Supplied information
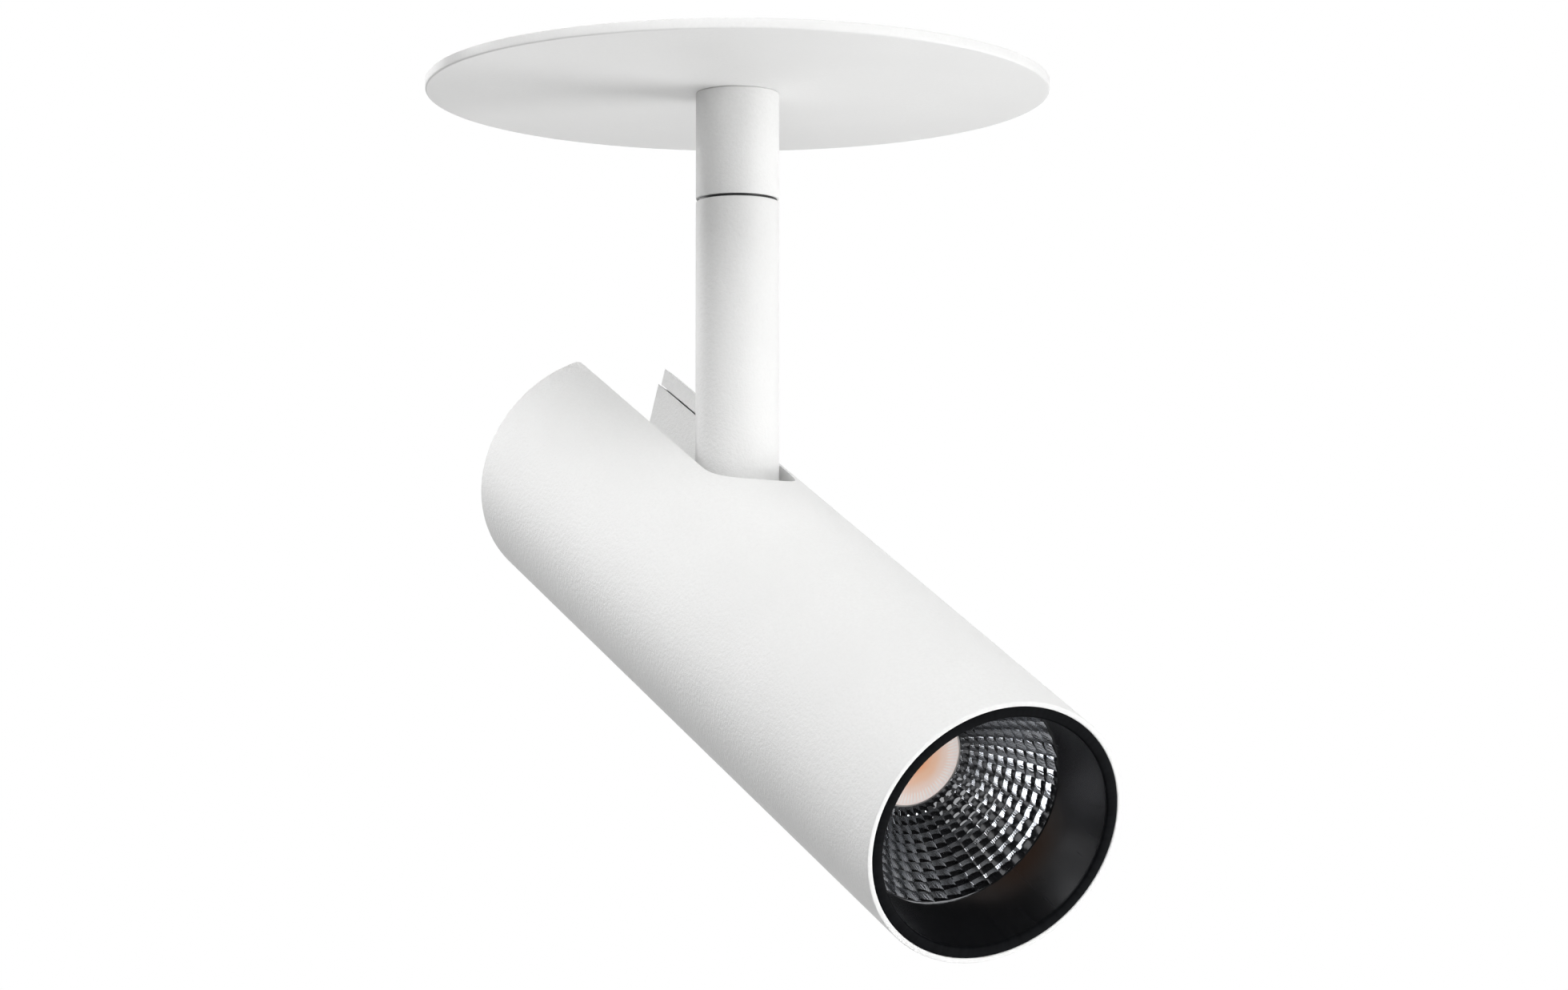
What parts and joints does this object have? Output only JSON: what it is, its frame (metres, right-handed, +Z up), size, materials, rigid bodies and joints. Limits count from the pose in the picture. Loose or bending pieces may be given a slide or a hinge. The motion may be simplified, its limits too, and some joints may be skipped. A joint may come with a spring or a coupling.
{
  "type": "recessed ceiling spotlight",
  "caption": "Adjustable ceiling spotlight: flat round plate, swivelling stem and a slotted cylindrical head that tilts and folds round the stem, with a black baffle and faceted reflector.",
  "frame": {"origin": "centre of the ceiling plate's top face, where it meets the ceiling", "axes": "+Z up into the ceiling, along the stem; the head points along -Y and dips at rest; its hinge runs along X"},
  "size_m": [0.1618, 0.1747, 0.1988],
  "materials": {
    "white_coat": "matt white powder coat, fine grain",
    "white_aluminium": "matt white powder coat on aluminium, fine grain",
    "black_coat": "satin black coat on aluminium",
    "black_plastic": "matt",
    "steel": "bright zinc",
    "can_steel": "galvanised sheet",
    "brass": "plain",
    "white_plastic": "matt",
    "nylon": "natural",
    "rubber": "matt black",
    "lead_sheath": "smooth",
    "aluminium": "extruded, plain",
    "pad_grey": "matt",
    "board_white": "white solder mask",
    "phosphor": "warm phosphor, lit",
    "mirror_metal": "vapour-metalised, faceted"
  },
  "bodies": {
    "ceiling_mount": {"ceiling_plate": "white_coat", "stem_neck": "white_aluminium", "neck_washer": "steel", "neck_nut": "steel", "pan_stop_screw": "steel", "swivel_washer": "black_plastic", "mounting_can": "can_steel", "can_nuts": "steel", "can_lid": "can_steel", "lid_screws": "steel", "inlet_grommet": "rubber", "terminal_block": "white_plastic", "terminal_screws": "brass", "cord_saddle": "white_plastic", "saddle_screws": "steel", "can_lead": "lead_sheath", "arm_pins": "steel"},
    "stem": {"swivel_spindle": "steel", "spindle_washer": "steel", "spindle_spring": "steel", "spindle_nut": "steel", "stem_tube": "white_aluminium", "stem_knuckle": "white_aluminium", "stem_lead": "lead_sheath"},
    "head": {"head_housing": "white_aluminium", "slot_liner": "white_aluminium", "lead_grommet": "rubber", "hinge_pin": "steel", "hinge_nut": "steel", "friction_washers": "nylon", "hinge_springs": "steel", "rear_cap": "white_aluminium", "heat_sink": "aluminium", "heat_sink_screws": "steel", "housing_set_screws": "steel", "thermal_pad": "pad_grey", "led_board": "board_white", "led_emitter": "phosphor", "led_holder": "white_plastic", "led_holder_screws": "steel", "reflector": "mirror_metal", "front_baffle": "black_coat", "baffle_ring": "rubber", "head_lead": "lead_sheath"},
    "left_arm": {"spring_arm_left": "steel", "arm_pad_left": "rubber", "arm_spring_left": "steel"},
    "right_arm": {"spring_arm_right": "steel", "arm_pad_right": "rubber", "arm_spring_right": "steel"}
  },
  "joints": [
    {"name": "pan", "type": "hinge", "parent": "ceiling_mount", "child": "stem", "pos_m": [0, 0, -0.0227], "axis": [0, 0, 1], "range_deg": [-165, 165]},
    {"name": "tilt", "type": "hinge", "parent": "stem", "child": "head", "pos_m": [0, 0, -0.0846], "axis": [1, 0, 0], "range_deg": [-27.6, 62.4]},
    {"name": "left_arm_fold", "type": "hinge", "parent": "ceiling_mount", "child": "left_arm", "pos_m": [-0.0455, 0, 0.0106], "axis": [0, 1, 0], "range_deg": [0, 90], "stiffness_Nm_per_rad": 0.12, "springref_deg": -45.84},
    {"name": "right_arm_fold", "type": "hinge", "parent": "ceiling_mount", "child": "right_arm", "pos_m": [0.0455, 0, 0.0106], "axis": [0, -1, 0], "range_deg": [0, 90], "stiffness_Nm_per_rad": 0.12, "springref_deg": -45.84}
  ]
}
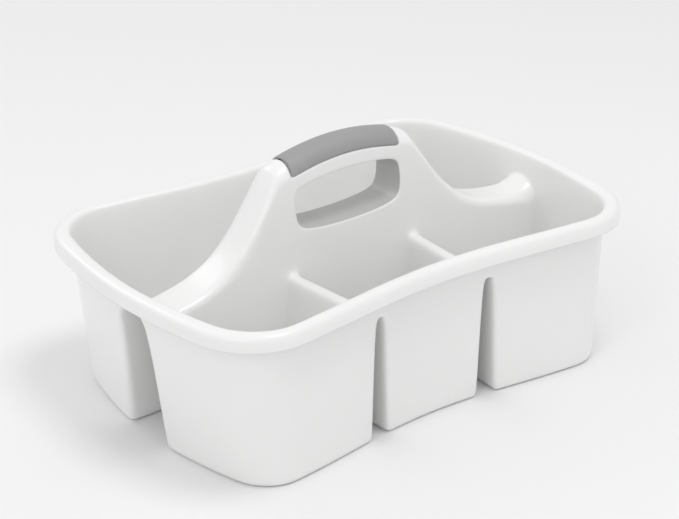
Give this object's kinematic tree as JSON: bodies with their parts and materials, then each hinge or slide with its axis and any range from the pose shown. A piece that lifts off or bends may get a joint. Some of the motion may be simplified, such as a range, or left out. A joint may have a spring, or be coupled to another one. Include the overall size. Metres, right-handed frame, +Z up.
{
  "type": "cleaning caddy",
  "caption": "Open carrying tray with divided bins around a hollow central ridge whose raised middle is a handle with a soft grip; it nests on others.",
  "frame": {"origin": "centre of the footprint, on the surface that the caddy stands on", "axes": "+X along the ridge and handle, +Y from the three small bins towards the long bin, +Z up"},
  "size_m": [0.406, 0.2902, 0.1965],
  "materials": {
    "white_moulding": "satin injection-moulded polypropylene",
    "soft_grip": "soft-touch matt",
    "grey_liner": "satin"
  },
  "bodies": {
    "root": {"caddy_body": "white_moulding", "handle_grip": "soft_grip", "hand_hole_liner": "grey_liner"}
  },
  "joints": []
}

What you are asked to do
Out of the records, collect only those lines that contain the string "joints".

Solution for this task
What parts and joints does this object have? Output only JSON: what it is, its frame (metres, right-handed, +Z up), size, materials, rigid bodies and joints. Limits count from the pose in the picture. Loose or bending pieces may be given a slide or a hinge. The motion may be simplified, its limits too, and some joints may be skipped. A joint may come with a spring or a coupling.
  "joints": [
  "joints": []